DS: A lot of people do read literature that is labelled for a younger audience. How do you keep in mind when you’re writing something like Phoenix, that adults might read it as well?

SFS: I still love to read children’s and young adult fiction. Harry Potter was the great moment when it became acceptable for adults to do that. The children’s book is almost a genre in itself, there are some things that they have in common with each other. There are things that everyone can enjoy about a well-written children’s book. To me, it has to take itself seriously as children’s literature; I find it extremely disruptive when I detect irony and winking at grown-ups. I don’t like the trend in animated films, when they don’t seem to trust the material and they have to tell the grown-ups “it’s a kid’s movie, but we know it’s not really serious”. I love the kid’s movies that have an unironic and passionate story, that loves its characters, like the early Pixar films. Those are kids’ films that have a magic that adults can discover as well. When I’m writing, I don’t necesarily think in terms of what a nine-year-old will be able to understand; I try to make everything as clear and accessible and compelling as I can. But I would do the same thing if I was writing for adults. Everyone responds to these qualities in writing. I have to make the text as irresistible as possible.

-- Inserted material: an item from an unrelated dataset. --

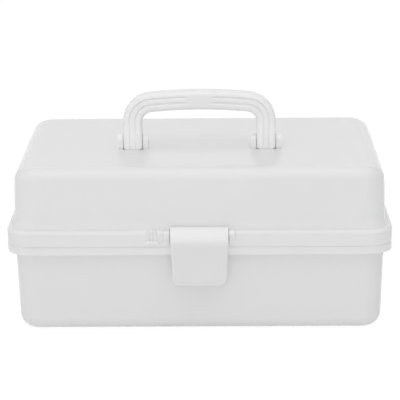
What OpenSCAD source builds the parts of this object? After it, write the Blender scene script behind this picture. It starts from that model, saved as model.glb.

One of the things that is healthy about writing, when your first audience will be younger people, is that they are incredible honest about the work. They have no sense that they have to be polite. If a child reader doesn’t find your work entertaining, they just stop reading. But if you meet kids who like it, they leave you in no doubt that they’ve enjoyed your work. And from page one, paragraph one, line one, they want stuff to be happening. They don’t want three chapters of set-up and description, they want to be right in the action. I think that’s great, that keeps you honest as a writer. Get the reader straight into the story and make it as un-put-downable as possible, that’s the number one quality. You can add in theme and metaphor after; but begin with the story.